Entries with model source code

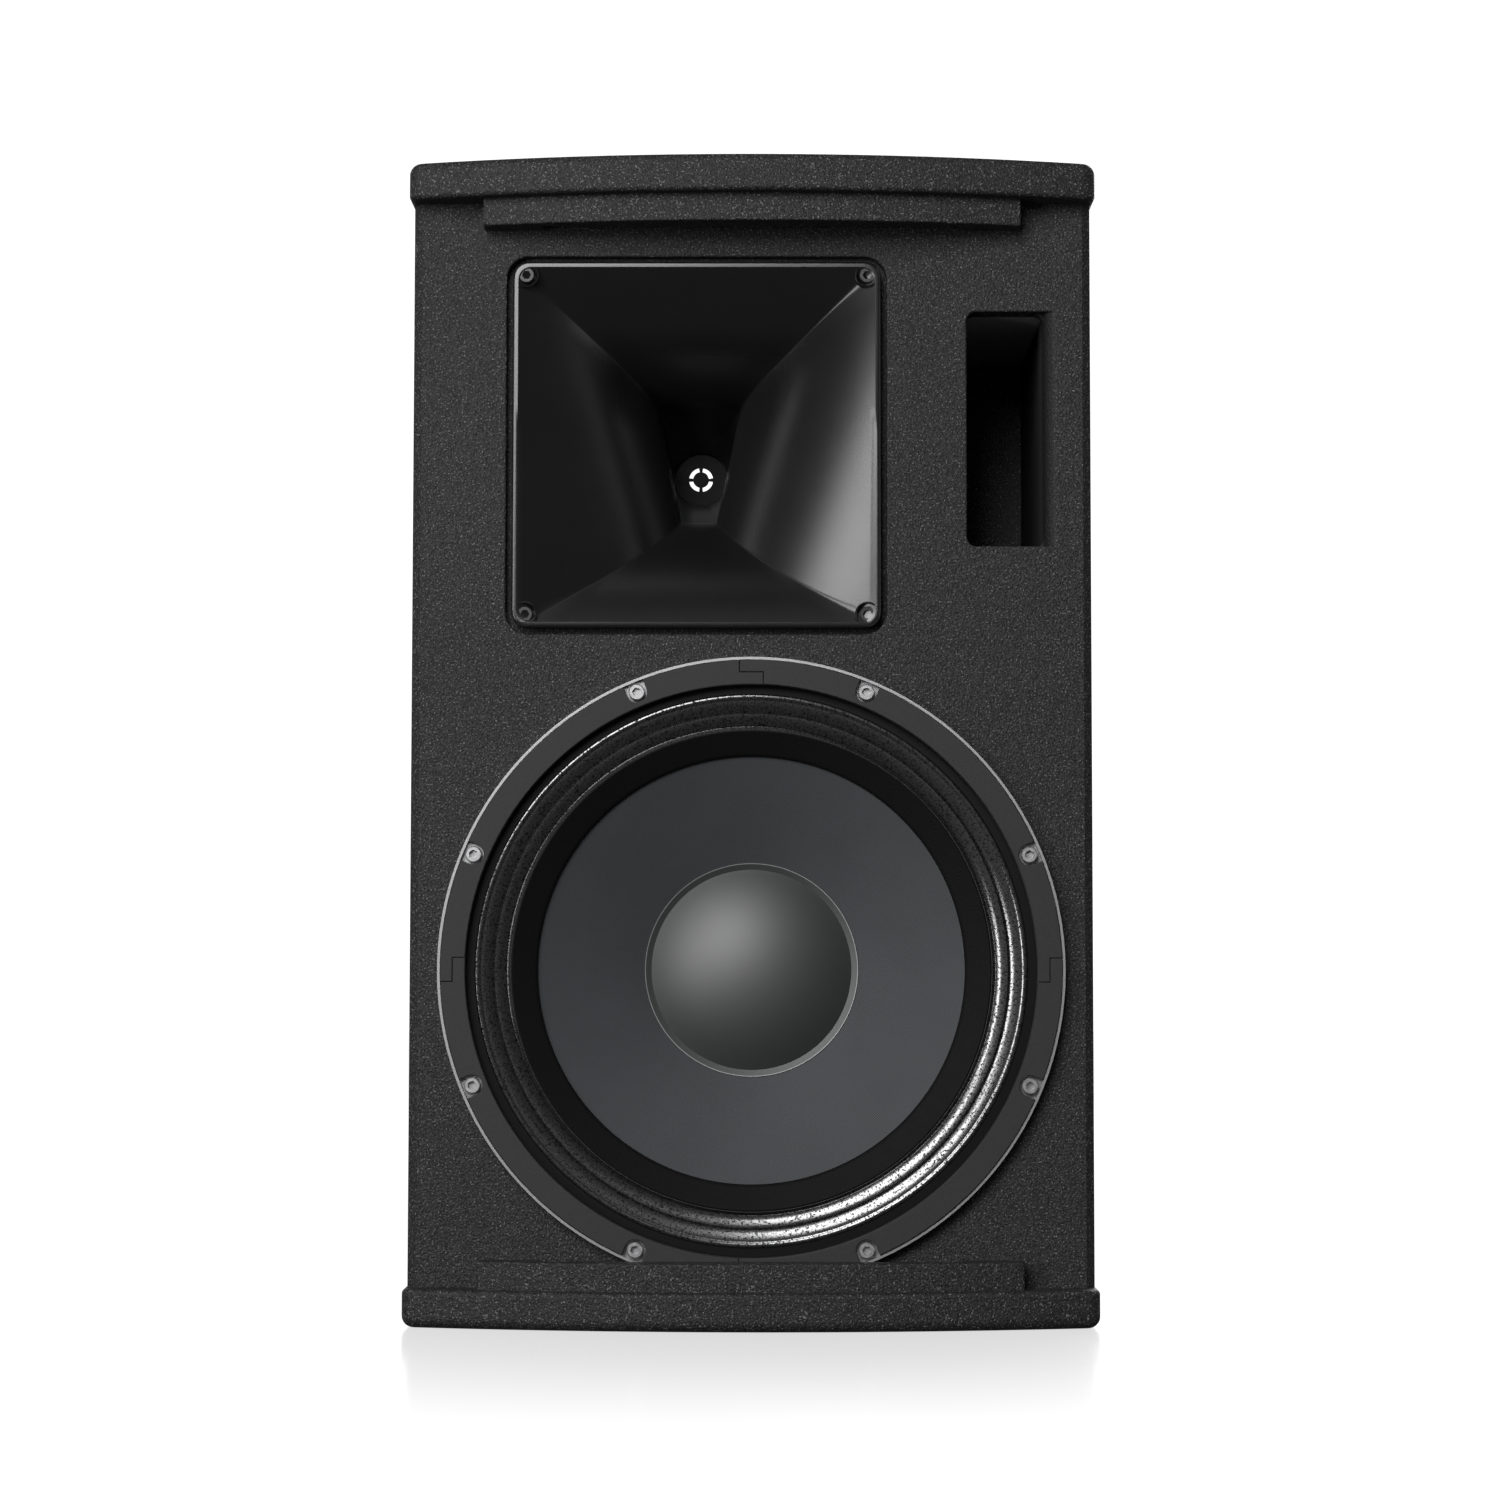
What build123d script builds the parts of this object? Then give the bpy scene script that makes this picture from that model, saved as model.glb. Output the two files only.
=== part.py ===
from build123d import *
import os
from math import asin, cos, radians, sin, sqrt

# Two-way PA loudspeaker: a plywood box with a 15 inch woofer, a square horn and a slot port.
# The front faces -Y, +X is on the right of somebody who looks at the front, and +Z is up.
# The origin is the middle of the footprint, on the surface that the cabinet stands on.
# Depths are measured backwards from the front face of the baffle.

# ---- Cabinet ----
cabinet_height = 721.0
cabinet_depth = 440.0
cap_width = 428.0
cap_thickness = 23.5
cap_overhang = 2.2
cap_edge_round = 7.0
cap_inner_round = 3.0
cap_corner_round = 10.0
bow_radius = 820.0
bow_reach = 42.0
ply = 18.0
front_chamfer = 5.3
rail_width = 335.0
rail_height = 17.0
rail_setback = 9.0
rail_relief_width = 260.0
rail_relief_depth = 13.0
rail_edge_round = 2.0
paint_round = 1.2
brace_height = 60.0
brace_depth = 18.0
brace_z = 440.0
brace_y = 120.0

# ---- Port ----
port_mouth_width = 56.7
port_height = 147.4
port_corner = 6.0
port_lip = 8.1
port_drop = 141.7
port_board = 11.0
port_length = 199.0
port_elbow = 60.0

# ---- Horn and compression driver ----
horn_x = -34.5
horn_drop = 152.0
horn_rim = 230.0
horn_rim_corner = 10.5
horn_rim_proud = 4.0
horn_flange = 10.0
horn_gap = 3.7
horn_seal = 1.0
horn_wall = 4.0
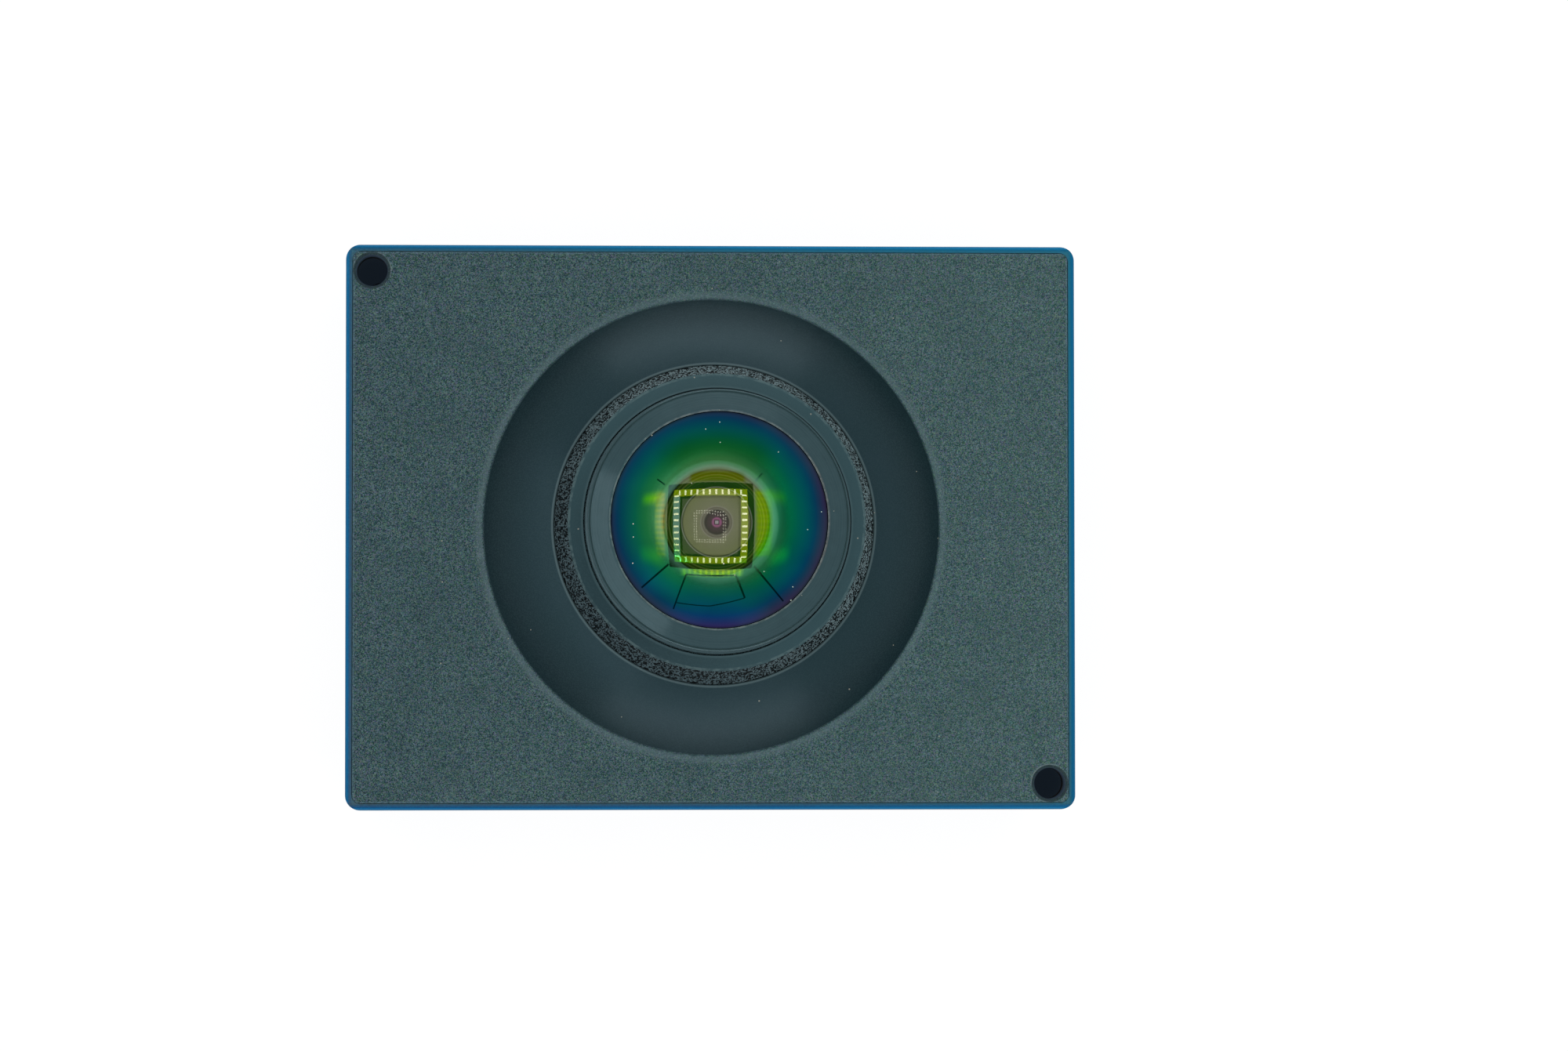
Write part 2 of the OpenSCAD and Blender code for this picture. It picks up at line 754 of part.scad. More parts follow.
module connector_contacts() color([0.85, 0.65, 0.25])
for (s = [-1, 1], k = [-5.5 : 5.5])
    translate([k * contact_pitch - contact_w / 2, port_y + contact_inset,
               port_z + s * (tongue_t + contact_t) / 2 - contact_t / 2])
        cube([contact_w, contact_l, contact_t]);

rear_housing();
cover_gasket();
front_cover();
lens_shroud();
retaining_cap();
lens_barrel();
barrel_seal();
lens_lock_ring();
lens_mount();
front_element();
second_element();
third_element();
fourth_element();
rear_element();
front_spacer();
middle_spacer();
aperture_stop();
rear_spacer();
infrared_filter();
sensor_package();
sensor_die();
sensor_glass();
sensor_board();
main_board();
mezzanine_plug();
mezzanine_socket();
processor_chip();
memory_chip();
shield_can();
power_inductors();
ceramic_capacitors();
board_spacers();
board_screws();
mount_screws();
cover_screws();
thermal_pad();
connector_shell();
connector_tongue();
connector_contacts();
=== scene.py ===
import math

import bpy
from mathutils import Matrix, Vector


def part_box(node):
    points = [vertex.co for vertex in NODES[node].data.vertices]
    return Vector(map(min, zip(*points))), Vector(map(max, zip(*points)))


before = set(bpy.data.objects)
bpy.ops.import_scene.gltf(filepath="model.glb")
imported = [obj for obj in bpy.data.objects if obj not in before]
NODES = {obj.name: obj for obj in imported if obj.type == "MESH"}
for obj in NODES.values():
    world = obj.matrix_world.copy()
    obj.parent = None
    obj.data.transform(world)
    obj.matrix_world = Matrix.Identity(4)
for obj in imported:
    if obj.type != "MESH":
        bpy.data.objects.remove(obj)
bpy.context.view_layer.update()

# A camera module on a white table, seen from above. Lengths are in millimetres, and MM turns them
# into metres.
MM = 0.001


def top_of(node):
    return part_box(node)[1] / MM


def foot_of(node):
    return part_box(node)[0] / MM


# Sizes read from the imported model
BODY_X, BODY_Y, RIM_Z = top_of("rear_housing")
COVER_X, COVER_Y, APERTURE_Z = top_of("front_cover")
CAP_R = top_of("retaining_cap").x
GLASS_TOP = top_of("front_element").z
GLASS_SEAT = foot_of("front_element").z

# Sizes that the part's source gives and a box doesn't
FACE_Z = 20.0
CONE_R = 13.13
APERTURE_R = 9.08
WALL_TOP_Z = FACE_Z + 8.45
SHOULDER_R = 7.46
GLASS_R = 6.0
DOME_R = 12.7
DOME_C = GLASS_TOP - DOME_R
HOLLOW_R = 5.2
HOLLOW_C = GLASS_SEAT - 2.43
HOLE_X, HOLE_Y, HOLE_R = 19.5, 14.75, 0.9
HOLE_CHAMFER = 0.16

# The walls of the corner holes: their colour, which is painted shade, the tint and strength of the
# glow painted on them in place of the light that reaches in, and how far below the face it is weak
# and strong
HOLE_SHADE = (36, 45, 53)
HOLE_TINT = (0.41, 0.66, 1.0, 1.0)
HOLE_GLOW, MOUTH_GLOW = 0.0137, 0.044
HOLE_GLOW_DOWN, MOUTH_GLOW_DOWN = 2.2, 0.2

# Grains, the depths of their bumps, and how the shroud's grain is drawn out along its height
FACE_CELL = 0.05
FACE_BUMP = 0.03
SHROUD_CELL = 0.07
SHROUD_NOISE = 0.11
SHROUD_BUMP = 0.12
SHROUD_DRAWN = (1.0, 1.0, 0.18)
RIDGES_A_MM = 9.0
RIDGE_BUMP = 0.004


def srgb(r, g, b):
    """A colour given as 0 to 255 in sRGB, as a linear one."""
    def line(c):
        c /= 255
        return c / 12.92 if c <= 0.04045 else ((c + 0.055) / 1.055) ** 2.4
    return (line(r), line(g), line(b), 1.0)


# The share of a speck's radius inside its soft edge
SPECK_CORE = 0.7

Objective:
The lines to extract from the data above begin with the line containing "sensor_package();" and end with the line containing "before = set(bpy.data.objects)". Extract them exactly, including both.

Written answer:
sensor_package();
sensor_die();
sensor_glass();
sensor_board();
main_board();
mezzanine_plug();
mezzanine_socket();
processor_chip();
memory_chip();
shield_can();
power_inductors();
ceramic_capacitors();
board_spacers();
board_screws();
mount_screws();
cover_screws();
thermal_pad();
connector_shell();
connector_tongue();
connector_contacts();
=== scene.py ===
import math

import bpy
from mathutils import Matrix, Vector


def part_box(node):
    points = [vertex.co for vertex in NODES[node].data.vertices]
    return Vector(map(min, zip(*points))), Vector(map(max, zip(*points)))


before = set(bpy.data.objects)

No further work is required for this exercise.